Antioxidant effects of polyphenolic compounds and structure-activity relationship predicted by multivariate regression tree

Phenolic antioxidants form a class of compounds which inhibit the oxidation of materials of biological importance, playing a preventive role in a number of degenerative diseases. Polyphenol activity depends on their chemical structure, which is influenced by factors such as number and position of phenolic hydroxyl groups, steric effects, and molecular properties. In this research study, 18 polyphenol structures (13 hydrolysable tannins, 4 flavonoids and ellagic acid) were modelled and their molecular properties (volume, area, dipole moment, polarisability, LogP, E-HOMO, E-LUMO, and E-LUMO-E-HOMO gap) calculated by density functional theory (DFT), using the M062X/6-311 + G (d,p) level of theory. Multivariate regression tree (MRT) and canonical redundancy analysis (RDA) were applied to correlate the experimental antioxidant activities obtained by ORAC and DPPH assays and molecular and lipophilic parameters. MRT/RDA split all 18 polyphenols into four clusters with increasing antioxidant capacity. Flavonoids and galloyl esters belong to clusters C1-C3, while cluster C4 is composed mainly of monomeric and dimeric ellagitannins.
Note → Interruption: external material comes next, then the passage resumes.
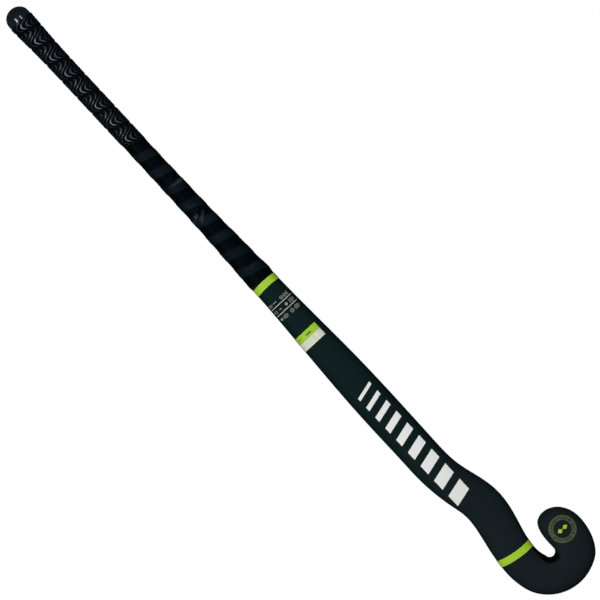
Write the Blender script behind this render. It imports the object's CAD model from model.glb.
from math import ceil, cos, pi, radians, sin

import bpy
import numpy as np
from mathutils import Matrix, Vector
from mathutils.bvhtree import BVHTree


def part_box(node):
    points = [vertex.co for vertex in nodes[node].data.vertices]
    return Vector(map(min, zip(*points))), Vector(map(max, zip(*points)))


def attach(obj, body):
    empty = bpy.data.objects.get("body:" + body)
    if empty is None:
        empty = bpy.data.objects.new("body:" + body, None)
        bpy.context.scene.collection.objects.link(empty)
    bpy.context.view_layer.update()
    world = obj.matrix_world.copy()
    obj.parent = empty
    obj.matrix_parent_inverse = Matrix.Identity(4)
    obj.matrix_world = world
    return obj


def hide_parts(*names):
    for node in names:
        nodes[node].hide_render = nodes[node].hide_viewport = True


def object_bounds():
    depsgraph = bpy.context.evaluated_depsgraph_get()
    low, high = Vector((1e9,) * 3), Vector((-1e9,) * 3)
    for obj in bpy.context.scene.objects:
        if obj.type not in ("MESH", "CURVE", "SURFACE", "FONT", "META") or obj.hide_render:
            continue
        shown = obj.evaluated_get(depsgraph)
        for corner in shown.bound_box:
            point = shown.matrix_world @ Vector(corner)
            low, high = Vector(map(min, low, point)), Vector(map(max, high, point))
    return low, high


# Looks of a field hockey stick that lies on its playing face. Everything is in metres.
# x runs from the butt to the heel, y towards the toe, z from the playing face to the back.
# Places along the stick are distances from the butt, places across it from the handle's axis.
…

The RDA1 axis shows a positive correlation between antioxidant activity and parameters polarisability, E-HOMO, and LogP. These molecular properties proved to be the most suitable for predicting the relationship between chemical structure and antioxidant capacity for this group of phenolic compounds.

Automated summary

The study revealed that the activity of polyphenols is correlated with their chemical structure, and the relationship can be predicted by parameters such as polarisability, E-HOMO, and LogP. Experimental results indicated that polyphenols can be divided into four clusters, with increasing antioxidant capacity in each cluster.